# [DATASET ROWS]
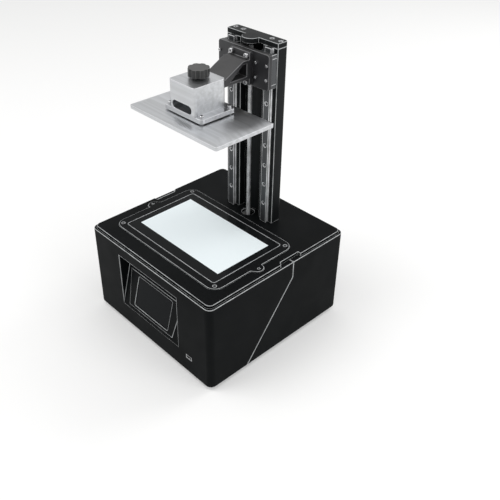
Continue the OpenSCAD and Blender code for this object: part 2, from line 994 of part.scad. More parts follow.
module fan_rotor(size, t) {
  hub_t = 3;
  blades = 7;
  blade_pitch = 38;
  swept_r = fan_bore(size) - 0.8;
  translate([0, 0, 0.5])
    rod(fan_pin_r, t - 1);
  translate([0, 0, hub_t + slip])
    rod(fan_hub(size), t - hub_t - slip - 1);
  intersection() {
    translate([0, 0, hub_t + slip])
      rod(swept_r, t - hub_t - slip - 1);
    for (i = [0 : blades - 1])
      rotate([0, 0, i * 360 / blades])
        translate([fan_hub(size) - 1, 0, (t + hub_t) / 2])
          rotate([blade_pitch, 0, 0])
            translate([0, -size * 0.13, -0.7])
              cube([swept_r, size * 0.26, 1.4]);
  }
}

module place_exhaust_fan() {
  on_back(back_fan_x, back_fan_z)
    translate([0, 0, -back_pad_t - back_fan_t])
      children();
}

module exhaust_fan_frame() {
  color([0.08, 0.08, 0.08])
  place_exhaust_fan()
    fan_frame(back_fan_size, back_fan_t);
}

module exhaust_fan_rotor() {
  color([0.05, 0.05, 0.05])
  place_exhaust_fan()
    fan_rotor(back_fan_size, back_fan_t);
}

guard_t = 1.6;

module exhaust_guard() {
  wire = 1.6;
  color([0.15, 0.15, 0.15])
  on_back(back_fan_x, back_fan_z)
    translate([0, 0, -pocket_t])
      linear_extrude(guard_t)
        difference() {
          union() {
            difference() {
              rounded_rect(fan_pad - 2 * slip, fan_pad - 2 * slip, 4);
              circle(r = guard_open_r);
            }
            for (r = [guard_open_r / 5 : guard_open_r / 5 : guard_open_r * 0.9])
              difference() {
                circle(r = r);
                circle(r = r - wire);
              }
            for (a = [0, 90])
              rotate(a)
                square([2 * guard_open_r + 1, wire], center = true);
          }
          for (x = sides, y = sides)
            translate([x * guard_pitch / 2, y * guard_pitch / 2])
              circle(r = m3_r + screw_fit);
        }
}

module guard_screws() {
  color("silver")
  on_back(back_fan_x, back_fan_z)
    at_corners(guard_pitch, guard_pitch)
      translate([0, 0, guard_t - pocket_t]) {
        cylinder(r1 = 1.9 * m3_r, r2 = 1.5 * m3_r, h = pocket_t - guard_t);
        translate([0, 0, -wall - back_fan_t])
          rod(m3_r, wall + back_fan_t + eps);
      }
}

// ---- Light engine ----

module light_hood() {
  foot_w = hood_w + 2 * hood_flare;
  foot_d = hood_d + 2 * hood_flare;
  color([0.75, 0.76, 0.78])
  difference() {
    hood_form(hood_w, hood_d, foot_w, foot_d, 0);
    hood_form(hood_w - 2 * hood_t, hood_d - 2 * hood_t,
      foot_w - 2 * hood_t, foot_d - 2 * hood_t, 1);
  }
}

// A four-sided taper from the deck plate down to the lenses
module hood_form(top_w, top_d, low_w, low_d, extra) {
  z0 = hood_z - extra;
  z1 = deck_low + extra;
  translate([0, lcd_y, 0])
    intersection() {
      along(-low_d, low_d)
        polygon([[-low_w / 2, z0], [low_w / 2, z0], [top_w / 2, z1], [-top_w / 2, z1]]);
      across(2 * low_w)
        polygon([[-low_d / 2, z0], [low_d / 2, z0], [top_d / 2, z1], [-top_d / 2, z1]]);
    }
}

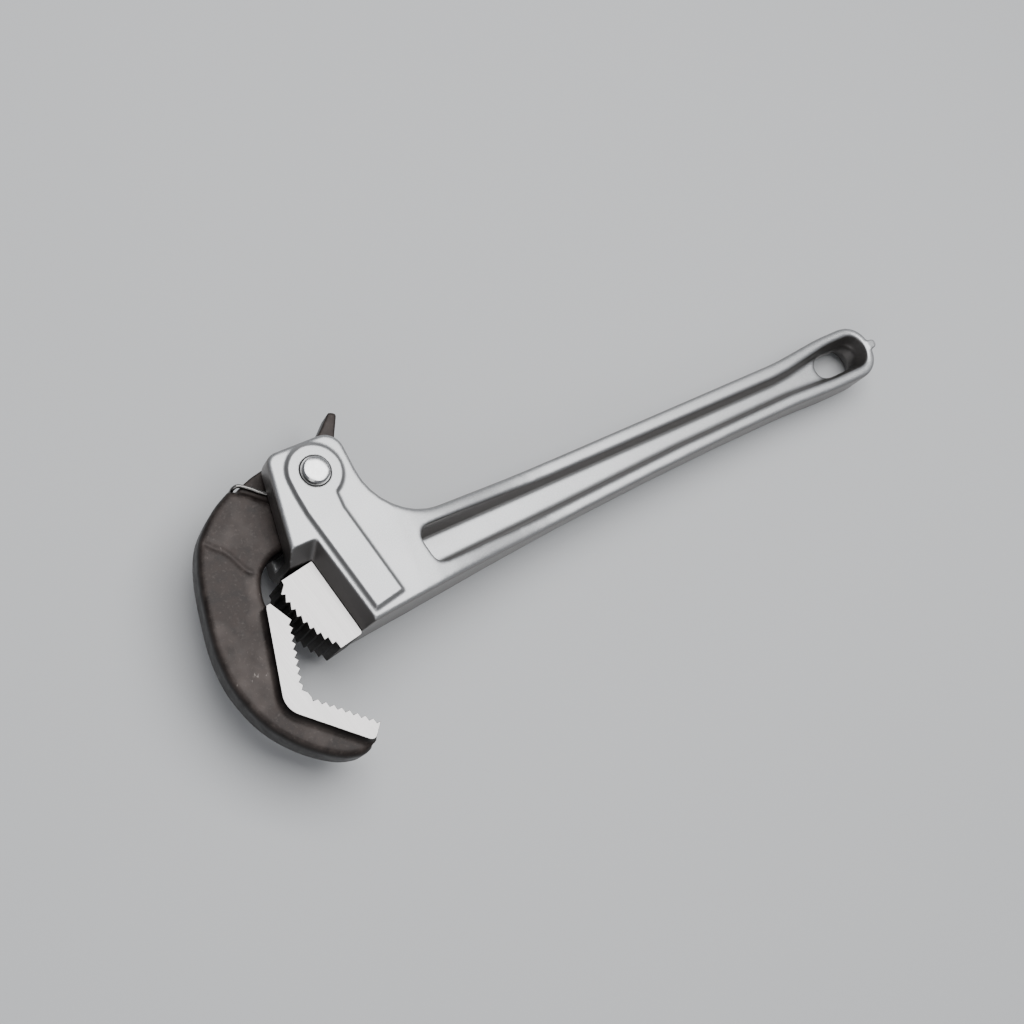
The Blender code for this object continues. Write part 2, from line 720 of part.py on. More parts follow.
def make_pivot_pin(root, mat):
    groove_low = RING_TOP - RING_THICKNESS - 0.1 * MM
    groove_high = RING_TOP + 0.1 * MM
    groove = PIN_RADIUS - RING_GROOVE_DEPTH
    upper = [
        (PIN_RADIUS, groove_low),
        (groove, groove_low),
        (groove, groove_high),
        (PIN_RADIUS, groove_high),
        (PIN_RADIUS, MID_HEIGHT - PIN_CHAMFER),
        (PIN_RADIUS - PIN_CHAMFER, MID_HEIGHT),
    ]
    profile = [(r, -z) for r, z in reversed(upper)] + upper
    assign(capped_turned_body("pivot_pin", profile, root), mat)


def make_retaining_rings(root, mat):
    half = RING_OPENING / 2
    inner = PIN_RADIUS - RING_GROOVE_DEPTH + 0.2 * MM
    outline = arc((0, 0), RING_RADIUS, 40 + half, 400 - half)
    outline += arc((0, 0), inner, 400 - half, 40 + half)
    for side, name in ((1, "front"), (-1, "rear")):
        ends = sorted((side * RING_TOP, side * (RING_TOP - RING_THICKNESS)))
        ring = finish_mesh(prism(outline, *ends), f"retaining_ring_{name}", root)
        assign(ring, mat)


def make_spring_sleeves(root, mat):
    inner = PIN_RADIUS + GAP
    outer = inner + SLEEVE_WALL
    low, high = TANG_HALF + GAP, CAVITY_HALF - GAP
    for side, name in ((1, "front"), (-1, "rear")):
        ends = sorted((side * low, side * high))
        profile = [(inner, ends[0]), (outer, ends[0]), (outer, ends[1]), (inner, ends[1])]
        assign(turned_body(f"spring_sleeve_{name}", profile, root, 28), mat)


def spring_path():
    """Half of the spring, from the tip of the front leg to the middle of the bridge."""
    leg_angle = tangent_angle(SPRING_LEG_FOOT, -1)
    arm_angle = tangent_angle(SPRING_ARM_BEND, 1)
    sweep = 360 * (COIL_TURNS - 1) + (leg_angle - arm_angle) % 360
    steps = round(sweep / 20)
    rise = LEG_HEIGHT - ARM_HEIGHT
    path = [(*SPRING_LEG_FOOT, LEG_HEIGHT)]
    for i in range(steps + 1):
        t = i / steps
        x, y = turned(COIL_RADIUS, 0, leg_angle - sweep * t)
        path.append((x, y, LEG_HEIGHT - rise * t))
    path += [(x, y, ARM_HEIGHT) for x, y in (SPRING_ARM_BEND, *SPRING_SHOULDER)]
    x, y = SPRING_BRIDGE
    path += [(x, y, ARM_HEIGHT * 0.8), (x, y, ARM_HEIGHT * 0.4)]
    return path


def make_hook_spring(root, mat):
    half = spring_path()
    points = half + [(x, y, -z) for x, y, z in reversed(half)]
    curve = bpy.data.curves.new("hook_spring", "CURVE")
    curve.dimensions = "3D"
    curve.bevel_depth = WIRE_RADIUS
    curve.bevel_resolution = 2
    curve.use_fill_caps = True
    spline = curve.splines.new("POLY")
    spline.points.add(len(points) - 1)
    for target, point in zip(spline.points, points):
        target.co = (*point, 1)
    spline.use_smooth = True
    spring = bpy.data.objects.new("hook_spring", curve)
    bpy.context.scene.collection.objects.link(spring)
    spring.parent = root
    assign(spring, mat)


def main():
    clear_scene()
    root = bpy.data.objects.new("pipe_wrench", None)
    root.location.z = MID_HEIGHT
    bpy.context.scene.collection.objects.link(root)
    cast = material("cast_aluminium", (0.74, 0.74, 0.75), 0.42, 0.9)
    forged = material("forged_steel", (0.16, 0.14, 0.13), 0.55, 0.7)
    ground = material("ground_steel", (0.8, 0.79, 0.78), 0.3, 1.0)
    bright = material("bright_steel", (0.72, 0.72, 0.72), 0.25, 1.0)
    spring = material("spring_steel", (0.25, 0.24, 0.23), 0.35, 1.0)
    make_handle_casting(root, cast)
    make_hook_jaw(root, forged)
    make_heel_jaw(root, ground)
    make_roll_pins(root, bright)
    make_pivot_pin(root, bright)
    make_retaining_rings(root, bright)
    make_spring_sleeves(root, bright)
    make_hook_spring(root, spring)


main()
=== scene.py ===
"""Looks of the self-adjusting pipe wrench: its visible pieces, their metals, and a plain studio.

Sizes follow the CAD model, in metres, in its frame: the hook swings about a line along Z through
the origin, +X runs along the handle, and -Y points to the pipe mouth.
"""

from math import acos, atan2, cos, degrees, hypot, pi, radians, sin, sqrt

import bmesh
import bpy
import numpy as np
from mathutils import Euler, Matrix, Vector


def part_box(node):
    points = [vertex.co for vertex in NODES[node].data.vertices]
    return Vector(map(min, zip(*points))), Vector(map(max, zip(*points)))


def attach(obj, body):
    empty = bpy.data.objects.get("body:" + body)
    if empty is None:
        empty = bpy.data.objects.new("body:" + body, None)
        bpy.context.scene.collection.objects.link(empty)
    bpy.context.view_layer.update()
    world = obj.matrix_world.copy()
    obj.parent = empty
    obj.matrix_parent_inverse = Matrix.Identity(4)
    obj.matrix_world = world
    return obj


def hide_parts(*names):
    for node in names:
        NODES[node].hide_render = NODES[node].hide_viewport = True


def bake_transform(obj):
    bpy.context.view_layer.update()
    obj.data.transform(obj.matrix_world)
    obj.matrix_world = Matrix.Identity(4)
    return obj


MM = 0.001

# Camera: its lens in mm, its place, and its turns about X, Y and Z in degrees
LENS = 52.7
CAMERA_PLACE = (-0.2755, -0.1554, 0.7431)
CAMERA_TURN = (19.80, -21.25, -30.0)
CAMERA_NEAR = 0.01

# Studio: each light is its name, place, target, size and power
LIGHTS = (
    ("overhead", (0.35, 0.2, 1.5), (0.1, -0.05, 0), (1.7, 1.3), 26),
    ("fill", (-0.9, -0.9, 0.9), (0.0, -0.05, 0), (0.8, 0.8), 3),
)
WORLD_COLOUR = (0.9, 0.93, 1.0, 1)
WORLD_STRENGTH = 0.2
FLOOR_HALF = 3.0
FLOOR_GAP = 0.05 * MM

# How finely round shapes are cut, in degrees or in steps
FILLET_STEP = 8
LATHE_SEGMENTS = 96
RING_STEP = 4
COIL_STEP = 6
BEND_STEPS = 8
WIRE_ROUNDNESS = 6

# Edges: the bevel's width, and the angles above which an edge stays sharp
EDGE_BEVEL = 0.2 * MM
BODY_SHARP = 35
TOOTH_SHARP = 20
WIRE_SHARP = 50

# Casting: smoothed lightly all over, then more along the handle. The handle's share fades in
# between the first two places of SOFT_RUN along X, and out between the last two.
CAST_VOXEL = 0.6 * MM
HEAD_SOFTNESS = 0.25
HEAD_PASSES = 8
HANDLE_SOFTNESS = 0.6
HANDLE_PASSES = 22
SOFT_RUN = (28 * MM, 48 * MM, 358 * MM, 369 * MM)
HANDLE_HALF = 13 * MM

# Hook jaw: the skirt is the hollow slope from the toothed land out to the hook's flat sides.
# The crease's bulge lies BULGE_PLACE crease widths below it, and both stay above CREASE_FLOOR.
JAW_HALF = 14 * MM
HOOK_HALF = 9.5 * MM
HOOK_SOFTNESS = 0.5
HOOK_PASSES = 5
SKIRT_DROP = 0.35 * MM
SKIRT_RUN = 4.6 * MM
SKIRT_LAYERS = 8
SKIRT_FADE = 12 * MM
SKIRT_INSIDE = [
    (-46 * MM, -53 * MM),
    (-44.6 * MM, -61 * MM),
    (-55 * MM, -94 * MM),
    (-53 * MM, -101.5 * MM),
    (-27 * MM, -126 * MM),
]
CREASE_DEPTH = 0.5 * MM
CREASE_WIDTH = 1.5 * MM
BULGE_HEIGHT = 0.35 * CREASE_DEPTH
BULGE_PLACE = 2.5
CREASE_FLOOR = 0.6 * HOOK_HALF
CREASE = (
    (-61.1 * MM, -9.2 * MM),
    (-58.4 * MM, -12.6 * MM),
    (-54.9 * MM, -15.5 * MM),
    (-52.3 * MM, -20.2 * MM),
    (-49.2 * MM, -28.3 * MM),
    (-47.1 * MM, -30.9 * MM),
)
HOOK_VOXEL = 0.5 * MM
UPPER_TEETH = 8
UPPER_TOOTH_DEPTH = 1.8 * MM
LOWER_TEETH = 8
LOWER_TOOTH_DEPTH = 1.7 * MM
TOOTH_VALLEY = 0.6
LAND_COVER = 0.12 * MM
FLAT_SIDE = 0.5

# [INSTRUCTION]
Of the lines above, extract only those from the line with "spline.points.add(len(points) - 1)" to the line with "obj.parent = empty", both included, exactly as written.

# [TASK SOLUTION]
    spline.points.add(len(points) - 1)
    for target, point in zip(spline.points, points):
        target.co = (*point, 1)
    spline.use_smooth = True
    spring = bpy.data.objects.new("hook_spring", curve)
    bpy.context.scene.collection.objects.link(spring)
    spring.parent = root
    assign(spring, mat)


def main():
    clear_scene()
    root = bpy.data.objects.new("pipe_wrench", None)
    root.location.z = MID_HEIGHT
    bpy.context.scene.collection.objects.link(root)
    cast = material("cast_aluminium", (0.74, 0.74, 0.75), 0.42, 0.9)
    forged = material("forged_steel", (0.16, 0.14, 0.13), 0.55, 0.7)
    ground = material("ground_steel", (0.8, 0.79, 0.78), 0.3, 1.0)
    bright = material("bright_steel", (0.72, 0.72, 0.72), 0.25, 1.0)
    spring = material("spring_steel", (0.25, 0.24, 0.23), 0.35, 1.0)
    make_handle_casting(root, cast)
    make_hook_jaw(root, forged)
    make_heel_jaw(root, ground)
    make_roll_pins(root, bright)
    make_pivot_pin(root, bright)
    make_retaining_rings(root, bright)
    make_spring_sleeves(root, bright)
    make_hook_spring(root, spring)


main()
=== scene.py ===
"""Looks of the self-adjusting pipe wrench: its visible pieces, their metals, and a plain studio.

Sizes follow the CAD model, in metres, in its frame: the hook swings about a line along Z through
the origin, +X runs along the handle, and -Y points to the pipe mouth.
"""

from math import acos, atan2, cos, degrees, hypot, pi, radians, sin, sqrt

import bmesh
import bpy
import numpy as np
from mathutils import Euler, Matrix, Vector


def part_box(node):
    points = [vertex.co for vertex in NODES[node].data.vertices]
    return Vector(map(min, zip(*points))), Vector(map(max, zip(*points)))


def attach(obj, body):
    empty = bpy.data.objects.get("body:" + body)
    if empty is None:
        empty = bpy.data.objects.new("body:" + body, None)
        bpy.context.scene.collection.objects.link(empty)
    bpy.context.view_layer.update()
    world = obj.matrix_world.copy()
    obj.parent = empty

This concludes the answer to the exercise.